I certainly do not blame Mr. Gillentine for the numerous errors he made in the above post since most of this was just regurgitated from what he heard from Mr. Martinez, but unfortunately, almost everything he said was wrong. I have very clear documented evidence that this is so, which is why I won the court case. Let's take it point by point.

- The font was licensed

- It was written in html5, cross-browser tested, and worked perfectly

- Mr. Martinez's previous site was hosted on a godaddy shared server, and that site was made by Mr. Gillentine. Since I know godaddy hosting is horrible, I switched his hosting to FatCow before putting up the site. So not only was this inaccurate, but Mr. Gillentine is the culprit for his own criticism.

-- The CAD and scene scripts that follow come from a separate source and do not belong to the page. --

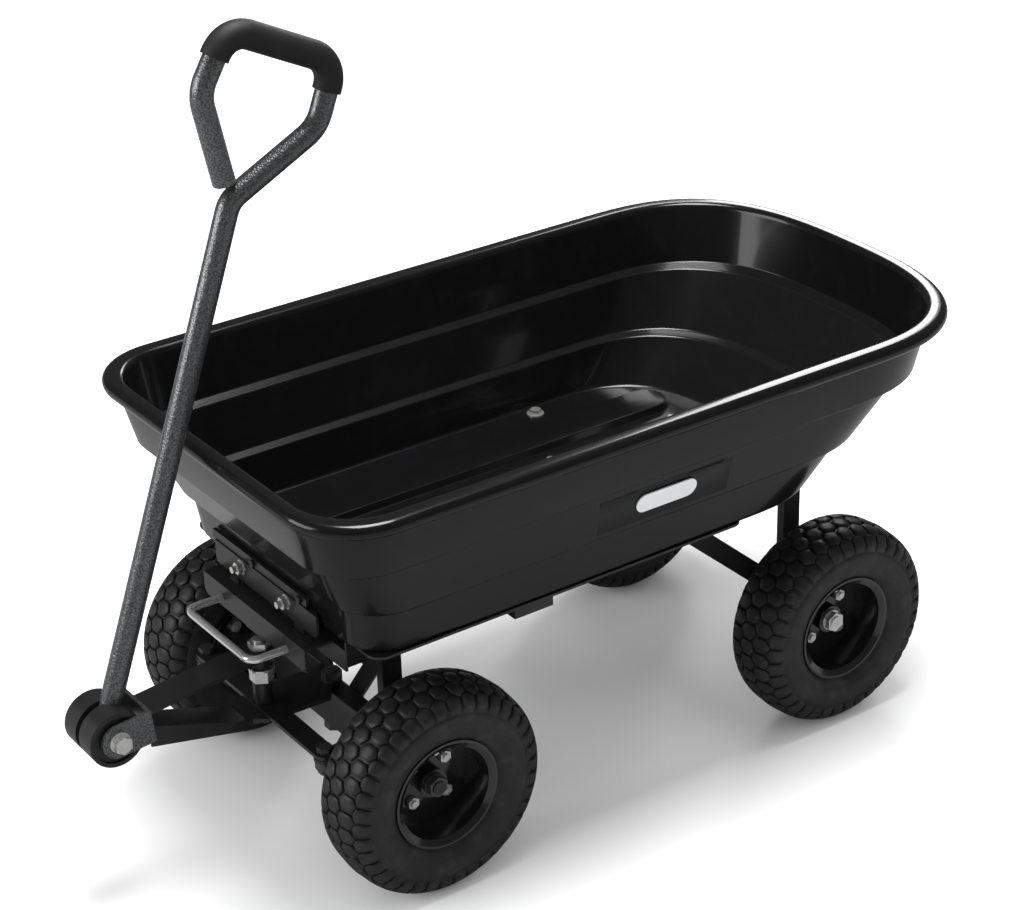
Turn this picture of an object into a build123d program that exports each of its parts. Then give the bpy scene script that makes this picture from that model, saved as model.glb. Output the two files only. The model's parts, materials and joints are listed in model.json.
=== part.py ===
"""Four-wheel dump cart: a tipping poly tub on a steel chassis with linked front steering.

Millimetres. +X is the right-hand side seen from behind the cart looking forward along -Y,
the drawbar points to -Y, the tub tips over the rear end (+Y), and +Z is up.
Shapes are drawn with the front axle at Y = 0, and export() moves them so that the origin
ends up under the middle of the cart, on the ground.
"""
from build123d import *
import math
import os

# ---- driving sizes -------------------------------------------------------------------
wheelbase = 576.0
track = 406.0
tyre_diameter = 255.0
tyre_width = 85.0
rim_diameter = 118.0
rim_width = 62.0
axle_diameter = 16.0
hub_diameter = 34.0
hub_outer = 6.0
hub_inner = -38.0
disc_offset = -8.0
axle_thread = 12.0
wheel_bolt_circle = 62.0

tub_half_width = 252.0
tub_front_y = -142.0
tub_rear_y = 779.0
tub_floor_z = 300.0
tub_rim_z = 488.0
tub_wall = 3.5
rim_roll_radius = 9.0
rim_roll_offset = 12.0

frame_half_width = 197.0
rail_web_x = 134.0
rail_top_z = 299.5
rail_depth = 37.5
rail_flange_end_y = 450.0
rail_front_y = -58.0
steel = 3.0

beam_rise = 27.5
beam_height = 50.0
beam_width = 25.0
beam_half_length = 105.0

kingpin_x = 132.0
kingpin_diameter = 14.0
steering_arm_length = 90.0
link_plate = 4.5
link_gap = 0.5

hinge_z = 282.0
hinge_pin_diameter = 10.0
hinge_lug_radius = 14.0

handle_pivot_y = -286.0
handle_pivot_z = 205.0
handle_lean = 19.9
handle_tube_diameter = 25.0
handle_straight = 596.0
loop_lean = 6.0
loop_side = 70.6
loop_half_width = 74.0
loop_leg_angle = 39.0
grip_diameter = 31.0
hub_disc_radius = 33.0

lever_half_width = 71.0
lever_rod = 9.0
lever_z = 268.0
latch_face_y = -95.0
catch_face_y = -77.5

floor_rib_x = 111.0
floor_rib_width = 58.0
floor_rib_height = 9.0
floor_rib_front_y = -20.0
floor_rib_rear_y = 572.0
badge_y = 312.0
badge_rise = 89.0

mid_member_y = 155.0
leg_depth = 12.0
leg_half_width = 12.5
brace_thickness = 4.0
brace_width = 24.0
brace_run = 164.0

strap_x = 52.0
strap_width = 24.0
strap_front_y = 334.0
strap_bolt_y = (354.0, 540.0)
buffer_bolt_inset = 77.0
buffer_bolt_y = 418.0
catch_half_width = 110.0
catch_bolt_x = 49.0
catch_bolt_z = 311.5
upper_screw_x = (-25.0, 75.0)
upper_screw_z = 326.0
shelf_top_z = 285.0
shelf_bolt_x = 40.0
lever_front_y = -140.0

drawbar_tilt = 5.5
yoke_gap = 62.0
yoke_length = 46.0
yoke_height = 40.0
link_pin_diameter = 14.0

bolt = 8.0
bolt_hole = 8.4
bolt_flats = 13.0
frame_bolt_z = 272.0
running = 0.05
clear = 0.4

# ---- sizes that follow ---------------------------------------------------------------
axle_z = tyre_diameter / 2
wheel_x = track / 2
rear_axle_y = wheelbase
hinge_y = wheelbase
beam_top_z = axle_z + beam_rise
beam_bottom_z = beam_top_z - beam_height
tongue_plate_z = beam_top_z + link_gap
tongue_plate_top = tongue_plate_z + link_plate
tie_bar_z = tongue_plate_top + link_gap
tie_bar_top = tie_bar_z + link_plate
web_bottom_z = rail_top_z - rail_depth
brace_top_y = wheelbase - brace_run
frame_bolt_y = (0.0, brace_top_y)
shelf_bolt_y = rail_front_y + 12.0
lever_rear_y = catch_face_y - 0.6
yoke_back_y = handle_pivot_y + yoke_length - 4.0
pin_y = -steering_arm_length
buffer_bolt_x = tub_half_width - buffer_bolt_inset
floor_bolts = [(side * strap_x, y) for side in (-1, 1) for y in strap_bolt_y]
floor_bolts += [(side * buffer_bolt_x, buffer_bolt_y) for side in (-1, 1)]
hub_front_y = handle_pivot_y - hub_disc_radius
rear_extent_y = tub_rear_y + rim_roll_radius
origin_shift = -(hub_front_y + rear_extent_y) / 2

os.makedirs("parts", exist_ok=True)


def export(name, *solids):
    """Write one node, moved to the shared origin."""
    moved = []
    for solid in solids:
        for piece in solid.solids():
            moved.append(Pos(0, origin_shift, 0) * piece)
    shape = moved[0] if len(moved) == 1 else Compound(children=moved)
    export_step(shape, f"parts/{name}.step")


def block(x_range, y_range, z_range):
    """A box between two corners."""
    size = [high - low for low, high in (x_range, y_range, z_range)]
    centre = [(high + low) / 2 for low, high in (x_range, y_range, z_range)]
    return Pos(*centre) * Box(*size)


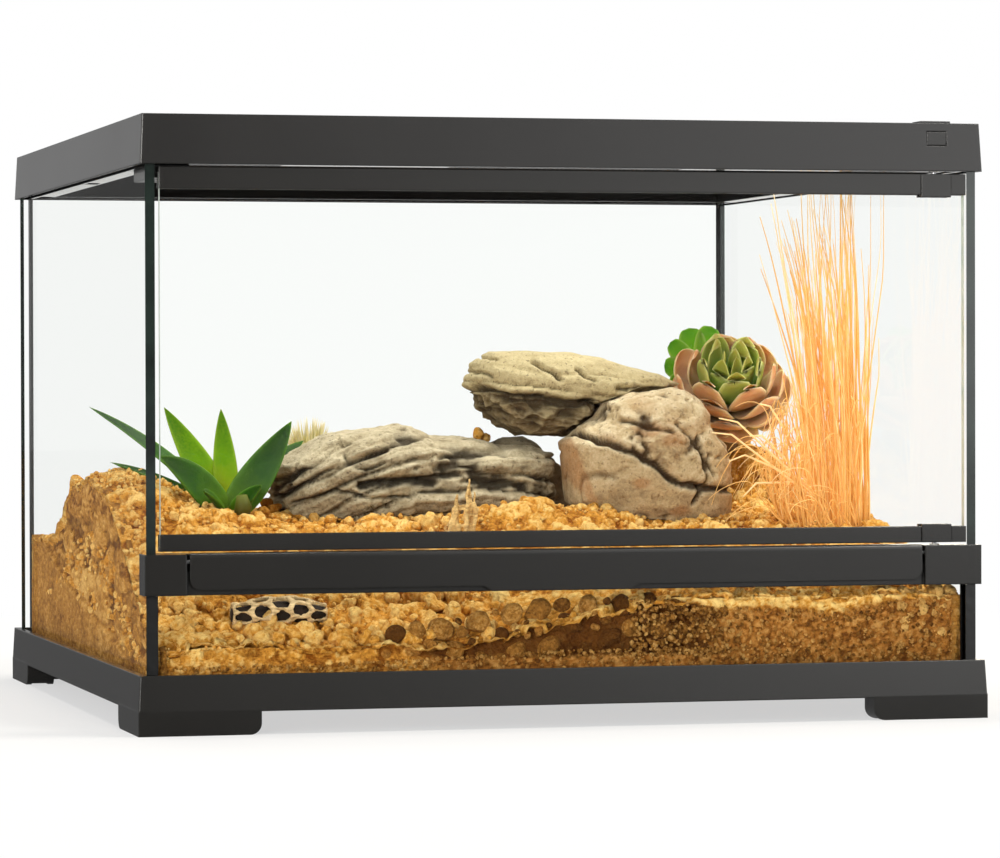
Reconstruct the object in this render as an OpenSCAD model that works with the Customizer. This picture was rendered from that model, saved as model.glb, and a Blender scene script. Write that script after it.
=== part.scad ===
// Reptile terrarium: a glass box on a raised plastic base, with a front door on a pivot hinge,
// a release flap in the front rail, a lift-out screen top and a desert landscape inside.
// Millimetres. Origin on the ground at the middle of the footprint; the door faces -Y, +Z is up.

/* [Glass box] */
// Outer width of the glass box
tank_w = 450; // [430:5:600]
// Outer depth of the glass box
tank_d = 450; // [430:5:600]
// Thickness of the fixed panes
glass_t = 5; // [4:0.5:6]
// Gap between neighbouring panes, filled with silicone
seam_gap = 0.8; // [0.4:0.1:2]
// Leg of the silicone bead inside each corner
bead = 2; // [2:0.5:5]

/* [Base frame] */
// How far the skirt stands out from the glass at its lower edge
base_out = 5; // [5:0.5:9]
// How far the skirt leans in towards its top edge
base_draft = 1; // [0:0.25:1.5]
// Height of the base frame's top edge
base_top = 31.1; // [28:0.1:40]
// Height of the skirt's lower edge between the feet
skirt_z = 12; // [8:0.5:16]
// Wall thickness of the skirt and feet
base_wall = 3; // [2:0.5:4]
// Height of the ledge that carries the glass
ledge_z = 22; // [20:0.5:24]
// Reach of that ledge, measured from the skirt's outer face
ledge_reach = 25; // [16:1:40]
// Thickness of the ledge
ledge_t = 2.5; // [2:0.5:4]
// Length of a foot along each side
foot_len = 64; // [30:1:100]
// Radius of a foot's bottom corner
foot_r = 6; // [2:0.5:7]
// Width of a foot's hollow section
foot_w = 16; // [10:1:24]

/* [Front rail and flap] */
// Height of the rail's lower edge
rail_z = 71.8; // [66:0.1:90]
// Height of the rail
rail_h = 21.1; // [20:0.1:26]
// How far the rail stands out in front of the glass
rail_out = 5; // [4.6:0.2:8]
// How far the rail wraps back along each side pane
rail_wrap = 17; // [8:1:40]
// Thickness of that wrap
wrap_t = 1.2; // [0.8:0.1:2]
// Depth of the rail inside the box
rail_in = 19; // [16:1:26]
// Distance from the left pane to the flap's left end
flap_in_left = 17; // [15:1:60]
// Distance from the door's pivot line to the flap's right end
flap_to_pivot = 9.5; // [9.5:0.5:60]
// Thickness of the flap's plate
flap_t = 2.5; // [2:0.1:3]
// Gap round the flap's ends
flap_gap = 1.8; // [1:0.1:3]
// Radius of the flap's lower corners
flap_r = 5.5; // [2:0.5:8]
// Radius of the flap's top front edge
flap_top_r = 2; // [1.8:0.1:2.4]
// Width of the finger lip in the middle of the flap
lip_w = 76; // [40:1:120]
// How far the finger lip hangs below the flap
lip_drop = 2.5; // [1:0.1:2.6]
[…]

- The site was not delivered late, and my price wasn't doubled. I charged hourly, and made the rate clear in the contract that Mr. Martinez signed. I have documents in which he says that his time constraints are "asap", and that he doesn't have budget constraints. No final price was ever discussed, I just recorded my hours worked, put them on an invoice, and sent it.

- What Mr. Gillentine did was attempt to steal the site for Mr. Martinez by removing the stolen notice and re-hosting it on his own servers. Whenever you find yourself ripping someone's html and hosting it on your own website (much like Curebit did to 37signals), you must know that you are clearly doing something wrong. And yes, if you find someone trying to steal your work, you do typically send them an aggressive note telling them to take it down. And it worked.

- There was a rails back end, it was hosted elsewhere because (as I assume most people here know) you need a different server setup to handle a rails environment. The other host was mapped to a subdomain on the site.

- I never took down the site. In fact, I didn't even have access to the site, since Mr. Martinez tried to change all his hosting passwords and steal the site from me (that was why I triggered the stolen notice). Mr. Martinez took his own site down and parked his domain because it was better than facing the embarrassment of having a huge notice over your site telling everyone that you are a thief. I would have loved to have that notice stay up for longer.

- I have no "history of posting complaints about how I have been screwed out of $500 and then taking them down". This is 100% baseless, and makes no sense, I don't even know where he came up with this. Everything I post has and will stay up until I receive payment.

- I have spent, by my estimates, about 30 minutes in total telling this story over the web. In fact, I would assume that Mr. Gillentine's time "web-stalking" the issue far exceeded my time spreading the word about it. The bulk of my time spent on damages from this was spent waiting around in the courthouse, which takes forever.

And for the person who asked below, I did win the court case, I have the court order saying he has to pay me, and it has been over a month and I still have literally not heard a word from him. I didn't want to have to call the police, and I even reached out to his friends to ask them to put me in contact with him so I didn't have to do this, and they said no. Too bad.




Just a friendly word of advice from a former contractor: if you ever feel the need to put a kill-switch in a site you're developing, it's time to stop, cut your losses, and find a new client to work for. It just isn't worth it. Send them a bill for the work completed so far if you want, but don't expect it to get paid and don't worry about it when it doesn't.

As for how to do that and still make a living: double your rates and require 50% up front. That way you've gotten "full" payment by your current rates if the work goes sour, and a nice bonus when it doesn't.

In our line of work, there are a lot of good clients out there. Life's too short to deal with the bad ones.